- Born: May 12, 1934 Tintop, Alabama
- Died: January 26, 1985 (aged 50) Montgomery, Alabama
- Movement: Folk art

= Juanita Rogers =

American sculptor

Juanita Rogers (May 12, 1934, in Tintop, Alabama - January 26, 1985) was a self-taught American folk artist. She was born in Tintop, Alabama to Thomas and Sally Rogers, although she claimed she was adopted after arriving in North Montgomery by carnival train at the age of five. Her mother was part Creek Indian, and died when Juanita was about twenty. Juanita attended a Catholic mission school. She was married to Sol Huffman, who died in 1980.

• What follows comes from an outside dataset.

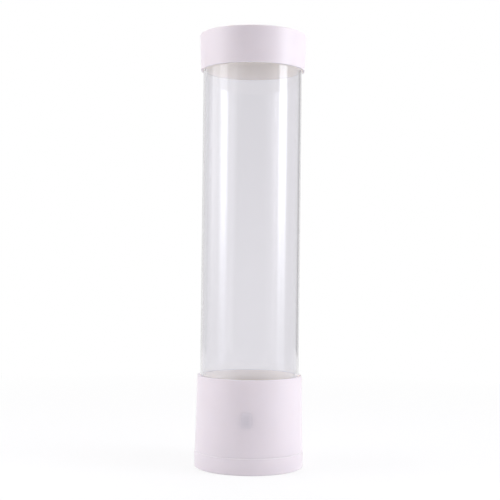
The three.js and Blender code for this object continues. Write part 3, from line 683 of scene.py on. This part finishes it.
flange = solid_prism([
    (-flange_half, FLANGE_FRONT), (flange_half, FLANGE_FRONT),
    (flange_half, flange_back), (-flange_half, flange_back)], button_low.z, button_high.z)
tongue_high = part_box("button_frame")[1].z
stem = solid_prism([
    (-STEM_HALF, flange_back - STEM_OVERLAP), (STEM_HALF, flange_back - STEM_OVERLAP),
    (STEM_HALF, button_high.y), (-STEM_HALF, button_high.y)],
    TONGUE_LOW - STEM_REACH, tongue_high + STEM_REACH)
fork = solid_prism([
    (-SLOT_HALF, flange_back), (SLOT_HALF, flange_back),
    (SLOT_HALF, button_high.y + PAST), (-SLOT_HALF, button_high.y + PAST)],
    TONGUE_LOW - SLOT_PLAY, tongue_high + SLOT_PLAY)
button = carve(carve(button, flange, "UNION"), carve(stem, fork), "UNION")
piece_from(
    button, "soft_button", frosted_button(), "button", "release_button",
    sharp_degrees=35)

# Cup guide: a funnel moulded in natural white polypropylene that stands on the housing's ledge
# under the tube and centres the stack over the catches.
GUIDE_THROAT = 38.6 * MM
GUIDE_WALL = 2 * MM
GUIDE_TOP_RADIUS = 46.2 * MM
GUIDE_RIM_WALL = 1.4 * MM
GUIDE_FLANGE = (66.3 * MM, 68.3 * MM)
GUIDE_THROAT_TOP = 58 * MM
GUIDE_THROAT_EDGE = 0.5 * MM
GUIDE_EDGE = 0.3 * MM
GUIDE_SHARP_EDGE = 0.2 * MM
GUIDE_RIM_EDGES = (0.4 * MM, 0.5 * MM)
GUIDE_BENDS = (1 * MM, 2 * MM)
PP_NATURAL = "#e6e3df"
PP_SHADE = "#dedad5"
PP_GLOW = (0.6, 6 * MM)
PP_ROUGHNESS = 0.45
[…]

Rogers claimed her neighbor, famed Montgomery blues singer Clarence Carter, taught her to "make mud" at the age of five. She is known for her clay sculptures of human, animal, and vessel forms, and uses mud, bones, and shells in her art. She made watercolor paintings. She is also known for pencil and tempera drawings, whose style has been compared to Hogarth by the New York Times. Her works draw from Native American and traditional African American cultures.

Some of her work was based on television images, such as the Coneheads characters of Saturday Night Live. By one estimate she created 300 works.

Her works have been displayed at London's Outsider Archives, the Art Brut Museum, in Lausanne, Switzerland, at the University of Mississippi, and at the Smithsonian Art Museum Renwick Gallery.